Look through the data below and extract, unchanged, the lines from the one that contains "The OpenSCAD and" to the one that contains "rows_of_faces(len(section), len(ring)), slot))", both included.

[START Given records]

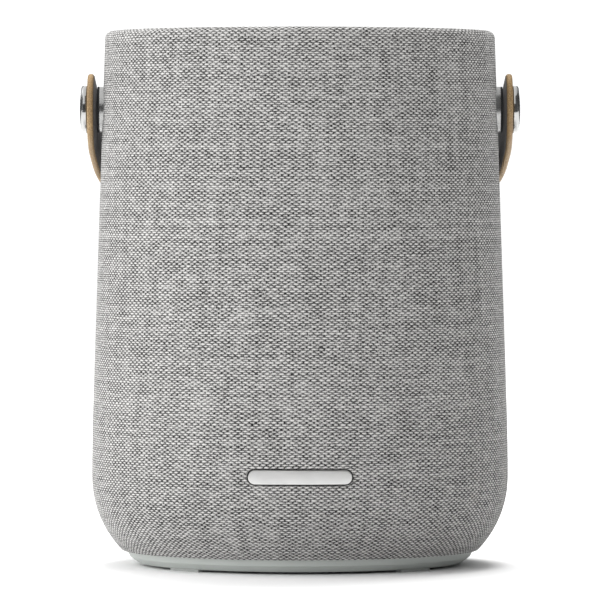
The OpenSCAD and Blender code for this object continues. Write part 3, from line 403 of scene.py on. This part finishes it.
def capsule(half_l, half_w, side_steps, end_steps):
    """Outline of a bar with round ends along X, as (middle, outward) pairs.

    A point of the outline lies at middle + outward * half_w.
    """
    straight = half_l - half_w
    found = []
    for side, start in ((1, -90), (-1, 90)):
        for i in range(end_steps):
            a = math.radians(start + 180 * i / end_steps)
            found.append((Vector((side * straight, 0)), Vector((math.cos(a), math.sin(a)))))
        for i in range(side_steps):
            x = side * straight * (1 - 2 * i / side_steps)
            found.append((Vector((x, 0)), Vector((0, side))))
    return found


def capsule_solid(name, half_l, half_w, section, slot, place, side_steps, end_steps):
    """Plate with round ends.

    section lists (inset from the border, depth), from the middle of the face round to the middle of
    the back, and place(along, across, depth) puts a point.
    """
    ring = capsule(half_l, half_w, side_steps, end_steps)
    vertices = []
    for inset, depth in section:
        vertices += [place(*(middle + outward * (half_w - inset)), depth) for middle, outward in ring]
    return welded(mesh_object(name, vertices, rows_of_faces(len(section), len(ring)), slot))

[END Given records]
[START Given records]

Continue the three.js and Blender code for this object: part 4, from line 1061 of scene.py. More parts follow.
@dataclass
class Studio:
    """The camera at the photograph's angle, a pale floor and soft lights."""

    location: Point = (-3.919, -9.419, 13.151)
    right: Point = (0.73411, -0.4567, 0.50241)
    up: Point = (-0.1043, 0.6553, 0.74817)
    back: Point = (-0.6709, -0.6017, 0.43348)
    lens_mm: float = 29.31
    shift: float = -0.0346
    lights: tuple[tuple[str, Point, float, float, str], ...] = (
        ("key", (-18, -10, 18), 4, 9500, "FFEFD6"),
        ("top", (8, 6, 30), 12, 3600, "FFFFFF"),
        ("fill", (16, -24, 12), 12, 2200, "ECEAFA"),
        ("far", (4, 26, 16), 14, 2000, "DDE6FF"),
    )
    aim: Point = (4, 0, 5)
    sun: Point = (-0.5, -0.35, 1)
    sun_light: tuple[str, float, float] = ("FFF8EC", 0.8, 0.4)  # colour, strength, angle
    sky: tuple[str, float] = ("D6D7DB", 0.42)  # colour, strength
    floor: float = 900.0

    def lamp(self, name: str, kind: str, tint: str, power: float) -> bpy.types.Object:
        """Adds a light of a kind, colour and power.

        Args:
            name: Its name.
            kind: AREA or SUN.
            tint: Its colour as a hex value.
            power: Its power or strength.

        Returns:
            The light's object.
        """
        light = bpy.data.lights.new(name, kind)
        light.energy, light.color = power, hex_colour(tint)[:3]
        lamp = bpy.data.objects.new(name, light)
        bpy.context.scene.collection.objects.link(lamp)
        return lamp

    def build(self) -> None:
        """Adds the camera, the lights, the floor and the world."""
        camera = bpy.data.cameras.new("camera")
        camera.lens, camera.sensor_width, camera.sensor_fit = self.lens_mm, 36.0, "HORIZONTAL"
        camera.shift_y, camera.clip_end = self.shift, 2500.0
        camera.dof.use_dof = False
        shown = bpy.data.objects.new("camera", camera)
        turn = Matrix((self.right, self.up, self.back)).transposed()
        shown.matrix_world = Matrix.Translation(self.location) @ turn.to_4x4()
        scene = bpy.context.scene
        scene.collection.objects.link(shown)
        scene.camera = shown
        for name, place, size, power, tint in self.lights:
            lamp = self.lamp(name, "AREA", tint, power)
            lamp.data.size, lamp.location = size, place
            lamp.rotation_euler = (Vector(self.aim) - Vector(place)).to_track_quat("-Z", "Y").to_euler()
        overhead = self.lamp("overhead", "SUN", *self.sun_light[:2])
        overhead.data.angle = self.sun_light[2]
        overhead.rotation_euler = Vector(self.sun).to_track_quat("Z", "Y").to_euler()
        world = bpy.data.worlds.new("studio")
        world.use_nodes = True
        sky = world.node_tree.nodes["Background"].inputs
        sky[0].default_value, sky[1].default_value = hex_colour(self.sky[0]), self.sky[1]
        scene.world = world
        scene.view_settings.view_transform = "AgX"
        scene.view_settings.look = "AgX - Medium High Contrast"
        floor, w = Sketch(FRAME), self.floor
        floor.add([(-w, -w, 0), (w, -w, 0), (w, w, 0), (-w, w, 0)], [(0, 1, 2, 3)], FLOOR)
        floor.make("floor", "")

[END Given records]
[START Given records]

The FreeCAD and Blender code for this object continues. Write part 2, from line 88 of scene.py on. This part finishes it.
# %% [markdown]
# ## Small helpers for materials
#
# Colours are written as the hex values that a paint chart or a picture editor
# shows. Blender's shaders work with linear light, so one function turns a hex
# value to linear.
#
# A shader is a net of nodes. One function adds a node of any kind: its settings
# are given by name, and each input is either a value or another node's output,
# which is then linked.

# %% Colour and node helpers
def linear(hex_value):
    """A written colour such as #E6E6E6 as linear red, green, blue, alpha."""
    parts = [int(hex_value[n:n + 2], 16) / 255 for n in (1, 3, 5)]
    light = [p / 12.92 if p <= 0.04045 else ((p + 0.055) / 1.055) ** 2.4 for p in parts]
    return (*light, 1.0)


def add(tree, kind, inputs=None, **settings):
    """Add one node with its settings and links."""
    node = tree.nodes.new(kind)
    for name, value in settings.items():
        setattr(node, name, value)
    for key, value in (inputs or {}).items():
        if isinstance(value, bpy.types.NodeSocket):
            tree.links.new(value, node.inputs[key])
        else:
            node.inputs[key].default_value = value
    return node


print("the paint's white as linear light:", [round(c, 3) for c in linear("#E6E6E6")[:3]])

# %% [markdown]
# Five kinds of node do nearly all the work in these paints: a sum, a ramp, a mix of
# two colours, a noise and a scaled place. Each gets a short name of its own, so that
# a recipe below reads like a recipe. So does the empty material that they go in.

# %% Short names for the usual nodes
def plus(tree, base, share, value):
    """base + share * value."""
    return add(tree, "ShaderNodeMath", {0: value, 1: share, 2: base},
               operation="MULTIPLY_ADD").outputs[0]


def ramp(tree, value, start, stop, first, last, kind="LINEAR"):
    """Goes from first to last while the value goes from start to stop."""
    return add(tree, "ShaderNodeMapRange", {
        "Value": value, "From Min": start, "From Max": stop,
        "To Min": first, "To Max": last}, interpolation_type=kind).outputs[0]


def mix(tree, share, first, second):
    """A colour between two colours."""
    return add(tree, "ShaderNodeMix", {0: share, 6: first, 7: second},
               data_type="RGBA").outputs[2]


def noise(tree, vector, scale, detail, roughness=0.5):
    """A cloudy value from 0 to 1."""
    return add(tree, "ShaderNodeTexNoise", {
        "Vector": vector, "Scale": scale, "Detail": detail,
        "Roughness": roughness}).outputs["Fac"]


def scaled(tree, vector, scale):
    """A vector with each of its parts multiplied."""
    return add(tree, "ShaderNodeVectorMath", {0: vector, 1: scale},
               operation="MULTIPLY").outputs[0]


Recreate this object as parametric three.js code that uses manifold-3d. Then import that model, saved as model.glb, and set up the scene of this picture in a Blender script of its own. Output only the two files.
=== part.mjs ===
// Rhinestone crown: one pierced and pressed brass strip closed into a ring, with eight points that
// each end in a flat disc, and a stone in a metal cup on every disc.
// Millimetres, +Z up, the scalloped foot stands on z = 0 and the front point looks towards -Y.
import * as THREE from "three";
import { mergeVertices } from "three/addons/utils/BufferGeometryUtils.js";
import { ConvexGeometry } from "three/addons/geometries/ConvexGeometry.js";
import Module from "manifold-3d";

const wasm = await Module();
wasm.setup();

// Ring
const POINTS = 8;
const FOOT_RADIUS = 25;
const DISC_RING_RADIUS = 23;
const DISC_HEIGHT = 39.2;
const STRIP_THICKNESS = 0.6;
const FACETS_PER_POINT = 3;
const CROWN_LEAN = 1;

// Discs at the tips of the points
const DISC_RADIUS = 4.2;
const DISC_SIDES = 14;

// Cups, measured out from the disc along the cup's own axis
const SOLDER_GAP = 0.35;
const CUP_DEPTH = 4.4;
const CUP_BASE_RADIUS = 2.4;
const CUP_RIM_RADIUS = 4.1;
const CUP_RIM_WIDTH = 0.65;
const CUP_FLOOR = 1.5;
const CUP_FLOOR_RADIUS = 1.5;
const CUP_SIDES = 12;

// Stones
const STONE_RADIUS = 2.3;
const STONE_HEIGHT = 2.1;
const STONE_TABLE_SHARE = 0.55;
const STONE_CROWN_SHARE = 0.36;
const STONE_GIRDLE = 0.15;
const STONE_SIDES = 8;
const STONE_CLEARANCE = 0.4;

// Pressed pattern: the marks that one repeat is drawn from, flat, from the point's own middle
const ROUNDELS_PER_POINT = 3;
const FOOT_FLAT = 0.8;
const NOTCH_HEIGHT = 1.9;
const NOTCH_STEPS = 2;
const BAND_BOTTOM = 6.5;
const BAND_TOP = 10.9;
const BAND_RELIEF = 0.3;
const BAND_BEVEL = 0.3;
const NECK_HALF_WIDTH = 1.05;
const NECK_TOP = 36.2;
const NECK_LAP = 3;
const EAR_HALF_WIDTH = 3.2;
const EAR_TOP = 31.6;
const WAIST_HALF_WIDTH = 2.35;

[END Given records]

▸ **Reply to the task**:
The OpenSCAD and Blender code for this object continues. Write part 3, from line 403 of scene.py on. This part finishes it.
def capsule(half_l, half_w, side_steps, end_steps):
    """Outline of a bar with round ends along X, as (middle, outward) pairs.

    A point of the outline lies at middle + outward * half_w.
    """
    straight = half_l - half_w
    found = []
    for side, start in ((1, -90), (-1, 90)):
        for i in range(end_steps):
            a = math.radians(start + 180 * i / end_steps)
            found.append((Vector((side * straight, 0)), Vector((math.cos(a), math.sin(a)))))
        for i in range(side_steps):
            x = side * straight * (1 - 2 * i / side_steps)
            found.append((Vector((x, 0)), Vector((0, side))))
    return found


def capsule_solid(name, half_l, half_w, section, slot, place, side_steps, end_steps):
    """Plate with round ends.

    section lists (inset from the border, depth), from the middle of the face round to the middle of
    the back, and place(along, across, depth) puts a point.
    """
    ring = capsule(half_l, half_w, side_steps, end_steps)
    vertices = []
    for inset, depth in section:
        vertices += [place(*(middle + outward * (half_w - inset)), depth) for middle, outward in ring]
    return welded(mesh_object(name, vertices, rows_of_faces(len(section), len(ring)), slot))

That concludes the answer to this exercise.